Maria è una giovane donna del popolo di Israele. Il suo luogo d’origine è una oscura città della Galilea di nome Nazareth, una zona periferica, ai margini, lontano da Gerusalemme e dallo spazio consacrato della religiosità ufficiale; un luogo da cui, secondo alcuni, non può venire niente di buono. La sua condizione sociale è di essere una «giovane, promessa sposa di un uomo della casa di Davide, di nome Giuseppe». A differenza dell’accurata descrizione fatta riguardo a Zaccaria ed Elisabetta, di lei non viene detto null’altro. Non ha titoli speciali e nulla viene precisato circa le sue qualità o doti morali. È una donna come tante e la sua condizione è comune a quella di tutti gli uomini. Ed è qui, nella normalità della sua vita, che viene raggiunta dalla parola di Dio. Non ci sono il tempio, la liturgia, l’incenso, come era stato per Zaccaria, a fare da cornice all’incontro, ma la semplicità di una casa. È qui, nell’intimità della sua casa, che Maria entra in dialogo col Signore.
Il mistero di Dio e quello dell’uomo si incontrano ed entrano in dialogo.
Per mezzo del suo angelo, Dio parla tre volte a Maria e per tre volte Maria interagisce con la parola. Il suo atteggiamento è quello tipico del popolo di cui è figlia, in cui l’ascolto della parola di Dio si converte in un dialogo sapiente e intelligente capace di mobilitare tutte le risorse della persona.
Nelle prime parole che l’angelo le rivolge, Maria è invitata alla gioia e nello stesso tempo è rivelata a se stessa. Le è manifestato il suo essere profondo. Il nome che le è dato, “kecharitomene”, cioè “colei che è stata e rimane colmata della benevolenza gratuita di Dio”, manifesta l’amore assolutamente gratuito e preveniente di Dio che l’ha chiamata fin dal suo concepimento ad entrare in relazione con Lui facendone una creatura nuova, libera e senza ombra di peccato. Ciò non implica assolutamente un venir meno della libertà di Maria, del suo intelletto o della sua personalità, anzi tutto in lei è libero di agire secondo la natura umana voluta da Dio all’origine. Liberata, prima fra tutti, dalla schiavitù del peccato, può entrare in dialogo con Dio con tutto il suo essere, ragione, corpo, sentimenti, per realizzare pienamente e senza resistenze la sua vocazione.
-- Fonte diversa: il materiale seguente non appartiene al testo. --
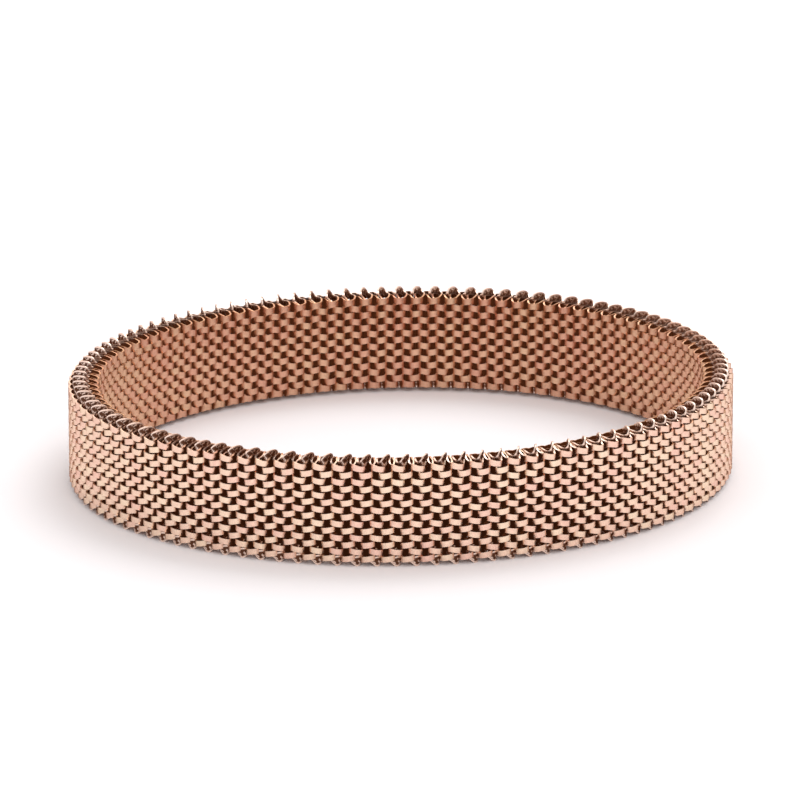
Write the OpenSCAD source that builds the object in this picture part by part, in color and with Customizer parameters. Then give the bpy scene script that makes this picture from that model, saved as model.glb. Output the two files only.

Dopo l’iniziale turbamento, reazione naturale di fronte alla Presenza di Dio, Maria riflette e si interroga sul senso della parola che riceve. Rassicurata dall’angelo (“non temere Maria perché hai trovato grazia presso Dio”), pone una domanda per comprendere come la parola che si va sempre più chiarendo (“concepirai un figlio” “sarà Figlio dell’Altissimo” “sarà il Messia”) possa compiersi nella sua situazione (“non conosco uomo”). Infine, alle ulteriori parole dell’angelo (“scenderà Spirito santo su di te, ti coprirà con la sua ombra la potenza dell’Altissimo” “nulla è impossibile a Dio”) che mettono il compimento definitivo del mistero unicamente nelle mani di Dio, acconsente nella fede al compiersi della parola in lei:
«Eccomi, sono la serva del Signore, avvenga di me secondo la tua parola».
Non è un copione già scritto quello che si realizza, ma un dialogo fiducioso, senza ombre, che porta gradatamente, secondo un iter di lenta maturazione della fede comune a ogni credente, all’assenso al volere di Dio su di lei. È l’accoglienza di Maria che rende possibile il progetto di Dio e permette il “farsi carne” del Figlio di quel Dio la cui più grande debolezza è di non voler fare nulla senza l’uomo.
Da questo dialogo tra Dio, nelle sue mediazioni, e l’umanità nuova, di cui Maria è modello e prefigurazione, dall’alleanza che Dio stringe con Maria, dall’incontro tra queste due libertà dialoganti, quella di Dio e quella dell’uomo, avrà inizio la vita umana del Figlio di Dio, Parola di Dio e dell’uomo.
Ciò che avviene in Maria è sicuramente unico nel suo generare storicamente Gesù nella carne, ma ancora oggi Dio invita ogni uomo, ogni credente a fare spazio nella propria vita al Dio che viene, ad entrare in alleanza con Lui perché in noi, nelle nostre vite, nella nostra storia Cristo Gesù possa continuare a farsi carne ed essere il Dio che abita in mezzo a noi.